Publié le 31/05/2021

Parmi les innovations contenues dans le projet de loi pour la confiance dans l’institution judiciaire adoptée en première lecture à l’assemblée nationale le 25 mai dernier figure le droit pour le bâtonnier de visiter les prisons. C’est le fruit d’un amendement porté par la profession d’avocat. Me Julia Courvoisier salue une avancée historique. 

bâtonniers en robe
Les bâtonniers de France réunis autour des représentants de la profession à l’AG statutaire de la Conférence des bâtonniers en janvier 2020. (Photo : ©P. Cluzeau)

Les détenus ne sont pas des sous-hommes.
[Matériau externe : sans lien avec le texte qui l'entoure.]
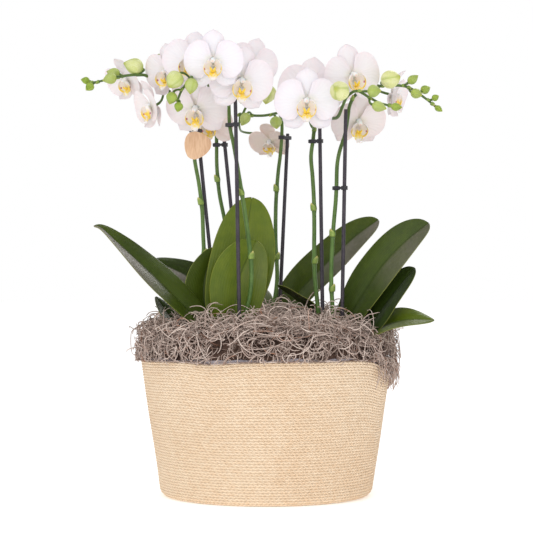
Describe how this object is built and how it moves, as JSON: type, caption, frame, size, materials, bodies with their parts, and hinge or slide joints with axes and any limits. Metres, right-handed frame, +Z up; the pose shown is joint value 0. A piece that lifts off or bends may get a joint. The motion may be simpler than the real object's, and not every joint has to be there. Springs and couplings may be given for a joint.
{
  "type": "moth orchid in basket",
  "caption": "White many-flowered moth orchids standing together in a round rope basket, with curled moss over their pots and the flower stems clipped to black sticks.",
  "frame": {"origin": "middle of the basket's underside", "axes": "+Z up, the flowers face -Y, +X to the right of a viewer who looks at them"},
  "size_m": [0.3201, 0.2624, 0.4071],
  "materials": {
    "rope": "matte straw-coloured cord, twisted and wound in rows",
    "film": "thin grey crumpled film",
    "black_plastic": "satin black",
    "pot_plastic": "smooth, milky clear",
    "bark": "rough chips of dark brown bark",
    "moss": "dry grey-beige curled strands",
    "leaf_green": "waxy deep green with a soft sheen",
    "stem_green": "smooth mid-green, paler on the buds",
    "petal_white": "soft white with a faint lilac tint, yellow and magenta on the lip",
    "stick_black": "satin black paint",
    "tag_board": "bare, matte, salmon-brown"
  },
  "bodies": {
    "root": {"basket": "rope", "liner": "film", "water_reservoir": "black_plastic", "left_pot": "pot_plastic", "left_bark": "bark", "left_crown": "stem_green", "left_leaf_1": "leaf_green", "left_leaf_2": "leaf_green", "left_leaf_3": "leaf_green", "left_leaf_4": "leaf_green", "left_leaf_5": "leaf_green", "back_pot": "pot_plastic", "back_bark": "bark", "back_crown": "stem_green", "back_leaf_1": "leaf_green", "back_leaf_2": "leaf_green", "back_leaf_3": "leaf_green", "right_pot": "pot_plastic", "right_bark": "bark", "right_crown": "stem_green", "right_leaf_1": "leaf_green", "right_leaf_2": "leaf_green", "right_leaf_3": "leaf_green", "right_leaf_4": "leaf_green", "right_leaf_5": "leaf_green", "stick_a": "stick_black", "spray_a": "stem_green", "clip_a": "black_plastic", "stick_b": "stick_black", "spray_b": "stem_green", "clip_b": "black_plastic", "stick_c": "stick_black", "spray_c": "stem_green", "clip_c": "black_plastic", "stick_d": "stick_black", "spray_d": "stem_green", "clip_d": "black_plastic", "stick_e": "stick_black", "spray_e": "stem_green", "clip_e": "black_plastic", "stick_f": "stick_black", "spray_f": "stem_green", "clip_f": "black_plastic", "bloom_1": "petal_white", "bloom_2": "petal_white", "bloom_3": "petal_white", "bloom_4": "petal_white", "bloom_5": "petal_white", "bloom_6": "petal_white", "bloom_7": "petal_white", "bloom_8": "petal_white", "bloom_9": "petal_white", "bloom_10": "petal_white", "bloom_11": "petal_white", "bloom_12": "petal_white", "bloom_13": "petal_white", "bloom_14": "petal_white", "bloom_15": "petal_white", "tag": "tag_board", "moss": "moss"}
  },
  "joints": []
}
Nous, les avocats, le savons bien.

En 2010, la France comptait 66.089 détenus. En 2020, elle en dénombrait 82.260. La justice française n’a jamais autant incarcéré et, pourtant, le sort de nos détenus n’émeut pas grand monde. De plus en plus, la vengeance remplace la justice. La haine infuse les débats.  Combien de fois ai-je entendu « qu’ils n’avaient qu’à pas se retrouver en prison ! ».
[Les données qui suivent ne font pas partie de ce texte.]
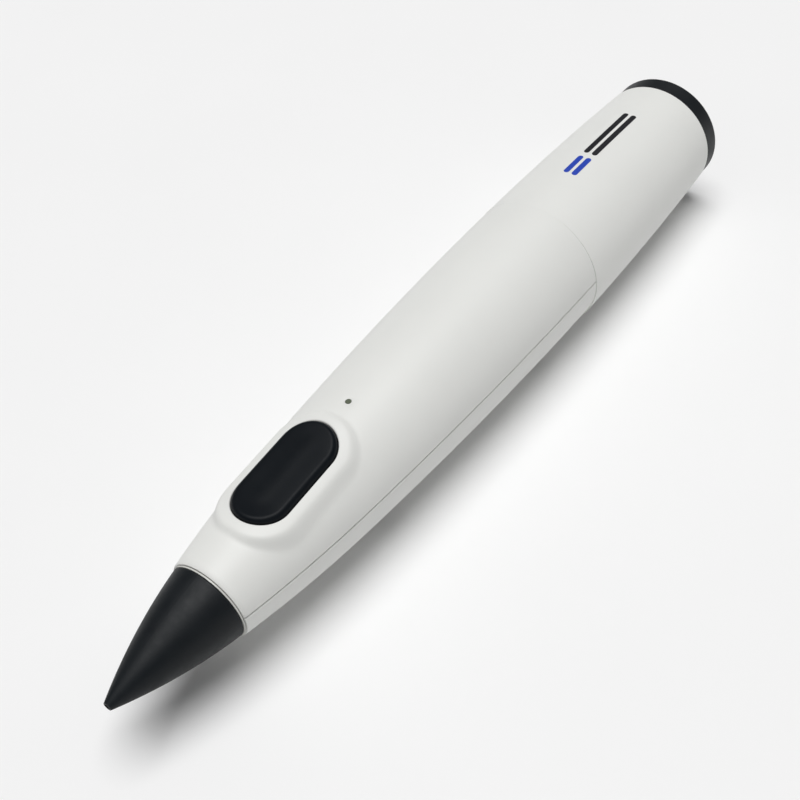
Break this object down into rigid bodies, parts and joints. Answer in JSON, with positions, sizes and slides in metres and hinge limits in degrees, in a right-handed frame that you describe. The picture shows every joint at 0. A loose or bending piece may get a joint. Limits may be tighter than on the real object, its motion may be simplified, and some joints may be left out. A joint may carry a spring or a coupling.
{
  "type": "3d drawing pen",
  "caption": "Cordless 3D drawing pen: tapered pale body, black nozzle cone and end cap, long dished feed button in a raised surround, geared filament drive and battery inside.",
  "frame": {"origin": "under the middle of the pen, at the lowest line of the barrel, centred on the bounding box", "axes": "+X along the pen from the nozzle to the rear cap, +Z out of the feed button, +Y across"},
  "size_m": [0.18, 0.0292, 0.0293],
  "materials": {
    "barrel_white": "fine satin moulded ABS, warm light grey",
    "bearing_steel": "ground bearing ring",
    "board_green": "solder-masked fibreglass board",
    "button_black": "satin plastic, near black",
    "cap_black": "satin plastic, near black",
    "cell_wrap": "shrink-wrapped lithium cell",
    "chip_black": "moulded chip package",
    "chip_white": "lamp package",
    "core_aluminium": "turned aluminium",
    "cover_black": "satin heat-resistant plastic, near black",
    "feed_brass": "turned brass",
    "frame_nylon": "moulded nylon",
    "gear_brass": "cut brass",
    "gearbox_brass": "stamped brass",
    "guide_ptfe": "translucent white PTFE tube",
    "heater_film": "polyimide heater film",
    "insulation": "woven glass sleeve",
    "lamp_lens": "translucent light guide",
    "lead_black": "silicone insulation",
    "lead_red": "silicone insulation",
    "lead_white": "glass-braided insulation",
    "lever_nylon": "moulded nylon",
    "magnet": "sintered ferrite",
    "motor_nylon": "moulded nylon",
    "motor_steel": "nickel-plated steel can",
    "mount_resin": "glass-filled heat-resistant resin",
    "nozzle_brass": "turned brass",
    "pad_foam": "closed-cell foam",
    "plunger_white": "moulded plunger",
    "ring_pale": "satin moulded ABS",
    "rotor_steel": "laminated steel wound with enamelled wire, one solid",
    "screw_steel": "zinc-plated steel",
    "sensor_glass": "glass-coated bead",
    "shaft_steel": "ground steel",
    "shell_white": "fine satin moulded ABS, warm light grey",
    "socket_steel": "stamped stainless shell",
    "spring_steel": "spring wire",
    "switch_black": "moulded switch case",
    "tab_nickel": "nickel strip",
    "thin_steel": "thin-walled stainless tube"
  },
  "bodies": {
    "pen_body": {"battery_cell": "cell_wrap", "battery_front_lead": "lead_red", "battery_front_pad": "pad_foam", "battery_front_tab": "tab_nickel", "battery_rear_lead": "lead_black", "battery_rear_pad": "pad_foam", "battery_rear_tab": "tab_nickel", "brass_nozzle": "nozzle_brass", "charge_board": "board_green", "charge_socket": "socket_steel", "collar_ring": "ring_pale", "control_board": "board_green", "drive_frame": "frame_nylon", "driver_chip": "chip_black", "end_cap": "cap_black", "first_arbor": "shaft_steel", "front_guide_tube": "guide_ptfe", "gearbox_front_plate": "gearbox_brass", "gearbox_posts": "gearbox_brass", "gearbox_rear_plate": "gearbox_brass", "heat_break": "thin_steel", "heater_core": "core_aluminium", "heater_left_lead": "lead_white", "heater_right_lead": "lead_white", "heater_wrap": "heater_film", "hot_end_mount": "mount_resin", "indicator_light": "lamp_lens", "insulation_sleeve": "insulation", "lamp_chip": "chip_white", "lever_pivot": "shaft_steel", "lever_spring": "spring_steel", "lower_shell": "shell_white", "motor_can": "motor_steel", "motor_end_cap": "motor_nylon", "motor_left_lead": "lead_red", "motor_magnet": "magnet", "motor_right_lead": "lead_black", "nozzle_cover": "cover_black", "rear_barrel": "barrel_white", "rear_guide_tube": "guide_ptfe", "second_arbor": "shaft_steel", "shell_screws": "screw_steel", "switch_body": "switch_black", "temperature_sensor": "sensor_glass", "upper_shell": "shell_white"},
    "button": {"feed_button": "button_black"},
    "plunger": {"switch_plunger": "plunger_white"},
    "rotor": {"motor_rotor": "rotor_steel", "motor_pinion": "gear_brass"},
    "first_wheel": {"first_gear": "gear_brass"},
    "second_wheel": {"second_gear": "gear_brass"},
    "drive_shaft": {"output_gear": "gear_brass", "output_shaft": "shaft_steel", "feed_screw": "feed_brass"},
    "lever": {"idler_lever": "lever_nylon", "idler_axle": "shaft_steel"},
    "idler": {"idler_roller": "bearing_steel"}
  },
  "joints": [
    {"name": "button_press", "type": "slide", "parent": "pen_body", "child": "button", "axis": [0.0986, 0, -0.9951], "range_m": [0, 0.0004], "stiffness_N_per_m": 1500, "springref_m": -0.0002},
    {"name": "plunger_press", "type": "slide", "parent": "pen_body", "child": "plunger", "axis": [0, 0, -1], "range_m": [0, 0.0004]},
    {"name": "rotor_spin", "type": "hinge", "parent": "pen_body", "child": "rotor", "pos_m": [0.007, 0, 0.0103], "axis": [1, 0, 0], "continuous": true},
    {"name": "first_gear_spin", "type": "hinge", "parent": "pen_body", "child": "first_wheel", "pos_m": [-0.002, 0, 0.01455], "axis": [1, 0, 0], "continuous": true},
    {"name": "second_gear_spin", "type": "hinge", "parent": "pen_body", "child": "second_wheel", "pos_m": [-0.0035, 0, 0.0103], "axis": [1, 0, 0], "continuous": true},
    {"name": "drive_shaft_spin", "type": "hinge", "parent": "pen_body", "child": "drive_shaft", "pos_m": [-0.01, 0, 0.01455], "axis": [1, 0, 0], "continuous": true},
    {"name": "lever_swing", "type": "hinge", "parent": "pen_body", "child": "lever", "pos_m": [-0.0035, 0, 0.0218], "axis": [0, 1, 0], "range_deg": [0, 3], "stiffness_Nm_per_rad": 0.05, "springref_deg": -17.19},
    {"name": "idler_spin", "type": "hinge", "parent": "lever", "child": "idler", "pos_m": [-0.012, 0, 0.02283], "axis": [0, 1, 0], "continuous": true}
  ],
  "couplings": [
    {"joint": "plunger_press", "follows": "button_press", "ratio": 1},
    {"joint": "first_gear_spin", "follows": "rotor_spin", "ratio": -0.36},
    {"joint": "second_gear_spin", "follows": "rotor_spin", "ratio": 0.1296},
    {"joint": "drive_shaft_spin", "follows": "rotor_spin", "ratio": -0.046656}
  ]
}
« Il ne faut pas les plaindre, ces gens-là, ces rebuts de la société ».

Pendant longtemps, la France a fait la sourde oreille face au délabrement alarmant de nos prisons.
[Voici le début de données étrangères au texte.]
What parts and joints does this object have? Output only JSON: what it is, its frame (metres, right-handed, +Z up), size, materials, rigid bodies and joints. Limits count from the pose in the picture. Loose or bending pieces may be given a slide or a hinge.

Mais qui pour alerter ? Qui pour raconter ? Qui pour témoigner ?

Qui pour tirer la sonnette d’alarme du Pays des Droits de l’Homme ?

Qui pour oser parler de dignité dans le monde carcéral ?

Les avocats, accusés de défendre les indéfendables, ces « sous hommes », n’ont pas été écoutés. Jusqu’à cette semaine, puisqu’après des années de combat, le projet de loi pour la confiance dans l’institution judiciaire adopté en première lecture à l’Assemblée nationale vient d’accorder au Bâtonnier (le représentant des avocats), le droit de visiter les prisons pour savoir ce qu’il s’y passe. Une avancée fondamentale pour un combat historique.

L’humidité, la crasse, les rats…

Verrouillé, inaccessible à la majorité des citoyens, totalement méconnu, l’univers carcéral demeure un monde à part. Dans l’opinion, on s’intéresse peu à ceux  qui « n’avaient qu’à pas se retrouver en prison ». Ils n’inspirent que de la honte parfois, du dégoût ou de la haine, le plus souvent.

Peu de témoignages, ou de reportages pour invalider ce ressenti : une fois passés par la case prison, les anciens détenus font tout pour oublier, pour ne pas penser à ces mois, voir ces années passées dans l’humidité, la crasse, les murs craquelés, les matelas au sol, les toilettes bouchés, les odeurs d’urine, au milieu des rats et des punaises de lit.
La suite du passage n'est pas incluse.